Rick Perry entered the Republican contest in August to much of the usual fanfare. The storyline was that he was filling an excitement void, or completing the missing base/party-insider connection. After failing to wow the crowd in the first few debates, it was not unusual that Perry’s poll numbers would stabilize. But the storyline was written entirely according to the media face-time presence of the debates: Rick Perry did not just fail to garner support – he failed at the debates.
In reality, nobody really did great. But a continuous stream of unscripted public appearances became media gold, and each one required a storyline, hopefully damning a candidate in the process if there was none to enthrone.

Both Herman Cain’s and Newt Gingrich’s rapid ascents have been attributed to well-timed zingers on the debate stage. In reality, each was relegated to a few minutes in one of these appearances before the spotlight really shown down on them. I don’t think a media-centered analysis can reveal why these candidates surged, but for each, the type of surge was engraved very quickly – it was due to a silver tongue. Neither Cain nor Gingrich ever had time to catch up with the media surge to cement public opinion. They never understood that their rise came for the same reason as their fall. It was due to a storyline, built off of the live access of the debates. When they step on stage, candidates think they will deliver their message. But the medium is the message. This campaign has been increasingly out of the hands of the candidates as they give more of it to the media.

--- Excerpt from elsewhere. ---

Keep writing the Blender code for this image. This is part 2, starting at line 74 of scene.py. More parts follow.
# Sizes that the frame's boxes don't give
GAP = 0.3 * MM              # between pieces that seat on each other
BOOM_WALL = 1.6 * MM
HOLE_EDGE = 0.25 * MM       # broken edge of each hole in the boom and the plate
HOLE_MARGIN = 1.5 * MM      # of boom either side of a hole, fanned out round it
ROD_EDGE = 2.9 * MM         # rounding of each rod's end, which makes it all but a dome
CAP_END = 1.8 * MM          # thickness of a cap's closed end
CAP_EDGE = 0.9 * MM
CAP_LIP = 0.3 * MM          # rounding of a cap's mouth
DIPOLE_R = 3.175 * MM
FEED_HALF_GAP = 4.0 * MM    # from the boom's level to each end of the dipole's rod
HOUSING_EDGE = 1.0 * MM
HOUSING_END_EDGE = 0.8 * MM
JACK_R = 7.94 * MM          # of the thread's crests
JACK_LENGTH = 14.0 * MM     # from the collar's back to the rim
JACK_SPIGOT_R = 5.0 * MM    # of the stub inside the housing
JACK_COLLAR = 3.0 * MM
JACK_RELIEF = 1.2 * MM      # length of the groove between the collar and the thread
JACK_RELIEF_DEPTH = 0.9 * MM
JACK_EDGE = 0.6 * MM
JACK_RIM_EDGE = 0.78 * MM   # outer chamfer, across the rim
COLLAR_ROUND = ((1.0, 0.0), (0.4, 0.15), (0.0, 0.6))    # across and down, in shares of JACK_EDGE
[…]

To repeat, media is nothing new in campaigns. Even 24/7 media is nothing new. But what is really important is not just the 24/7 news cycle (which can rarely fill itself) but the 24/7 status update.

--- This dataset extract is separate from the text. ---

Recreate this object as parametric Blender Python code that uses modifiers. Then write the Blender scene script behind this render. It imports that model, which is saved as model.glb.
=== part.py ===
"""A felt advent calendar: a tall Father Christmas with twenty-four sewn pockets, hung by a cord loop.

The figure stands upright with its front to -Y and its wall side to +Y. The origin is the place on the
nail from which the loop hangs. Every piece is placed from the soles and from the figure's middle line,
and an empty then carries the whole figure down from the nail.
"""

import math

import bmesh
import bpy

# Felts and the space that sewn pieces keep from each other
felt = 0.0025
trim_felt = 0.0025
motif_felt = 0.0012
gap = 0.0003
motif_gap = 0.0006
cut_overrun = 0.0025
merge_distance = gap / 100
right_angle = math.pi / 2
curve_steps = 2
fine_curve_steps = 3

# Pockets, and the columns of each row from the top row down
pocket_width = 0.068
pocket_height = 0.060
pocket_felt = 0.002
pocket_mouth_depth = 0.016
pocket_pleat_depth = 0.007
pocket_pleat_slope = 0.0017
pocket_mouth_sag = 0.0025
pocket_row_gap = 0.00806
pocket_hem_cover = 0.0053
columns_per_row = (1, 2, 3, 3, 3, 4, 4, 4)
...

Enter Rick Santorum, yesterday’s astounding near-winner in the Iowa caucuses. Again, the media analysis cannot uncover the reason for his bounce, and certainly refuses to discredit his tireless retail politicking. However, a 10-day skyrocket from 6th or 7th to 8 votes shy of 1st barely makes any sense. The perfect dovetail has been working, though, to combine the media’s ravenous appetite, the 140-character meme, and the live appearance campaign style through repeated debates. It’s a hypostatic union from hell.

Every media addition to politics has been able to trumpet increasing information and increasing visibility. This, some will claim, balances the downsides. But media does not merely transform the debate – it changes politics itself. Politics, at its core, is based on public identification of the public self. It is not just rule-making, but rule-making for the kind of people we are, or to make us the kind of people we want to be. The increasing pervasion of reporting, sound-bytes, and storylines is expanding our collective ADD rather than informing our decisions. The candidate access we are being fed is reflexively whetting our desire for the kind of access that stresses our identification with a candidate rather than our identification with the polity.

Twitter is the problem. Politico is the problem. CNN is the problem. I want it – I am the problem. Please, if you live in one of the 49 states yet to vote, step outside tomorrow and take a gander down your street. Think about what might make it better, what it might look like if everyone really cared – even it seems like you are dreaming a perfect world. Then, when you have 10 things on your list, do 9 of them, and vote for the candidate who you will help you accomplish the 10th. That’s politics.